Students are, for the most part, more compliant. “Once in a while, a student doesn’t want to follow the rules, but the supervisor will talk to the principal or let the student know an officer may show up at his house to discuss it with his parents.”
Like the ancient Persian quote associated with the United States Postal Service, crossing guards sometimes face inclement weather: Neither snow nor rain ... stays these couriers from the swift completion of their appointed rounds. In case of lightning, guards are allowed to return to their vehicles only if no students are present. Before concrete light poles replaced wooden ones, Milligan says she was working during a storm and had just gotten into her car when lightning struck the pole where she had been standing.
Lightning might send Milligan to her car, but spotlights? That’s another matter. When she auditioned for a role in a community theater production of Annie Get Your Gun in 1978, she got the lead. “It was a baptism by fire.” She was also completely hooked.
Over the years, Milligan has served as stage manager, musical director, choreographer and actor in amateur companies as well as performing with a few professional dinner theaters. “I used to prefer musicals, but the older I get, the less I sing. I enjoy acting, though, and working with musical direction.” Local audiences often see her at the Pineapple Playhouse in Fort Pierce or A.C.T. Studio Theatre in Stuart.
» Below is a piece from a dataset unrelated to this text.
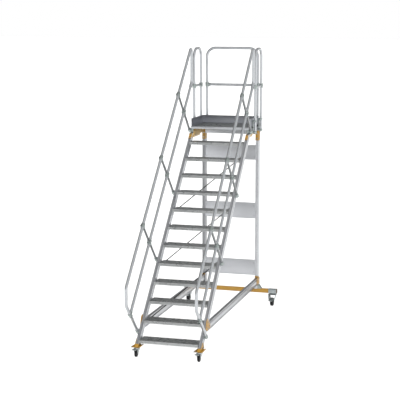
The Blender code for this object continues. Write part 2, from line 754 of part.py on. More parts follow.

In December, Milligan was both musical director and accompanist for A.C.T.’s production of A Christmas Carol. This involved rehearsals and performances after work, fitting in her regular gig playing piano for First Baptist Church in Fort Pierce. “You just change hats,” says Milligan.
As well as that neon green vest.
JOYCE MARIE MILLIGAN
Lives in: Port St. Lucie
Occupation: School crossing guard
Family: Son and his family live in Stuart; daughter and son-in-law live in Huntsville, Alabama
Education: B.S. in education from Ball State University (Muncie, Indiana); master’s in music education from University of Southern Mississippi
Hobbies: music, theater, crocheting afghans, Native American bead-work (“My father was 7/8 Cherokee, from the Eastern band.”)
Who inspires me: “My dad. He overcame tremendous difficulties and a horrible childhood to educate himself and go into business.”
Something most people don’t know about me: “I was offered a fellowship at Eastman School of Music to pursue my doctorate but had to decline. I couldn’t take two years off from my teaching job. Those pesky things like bills, you know … the finer things in life like electricity, insurance, groceries!”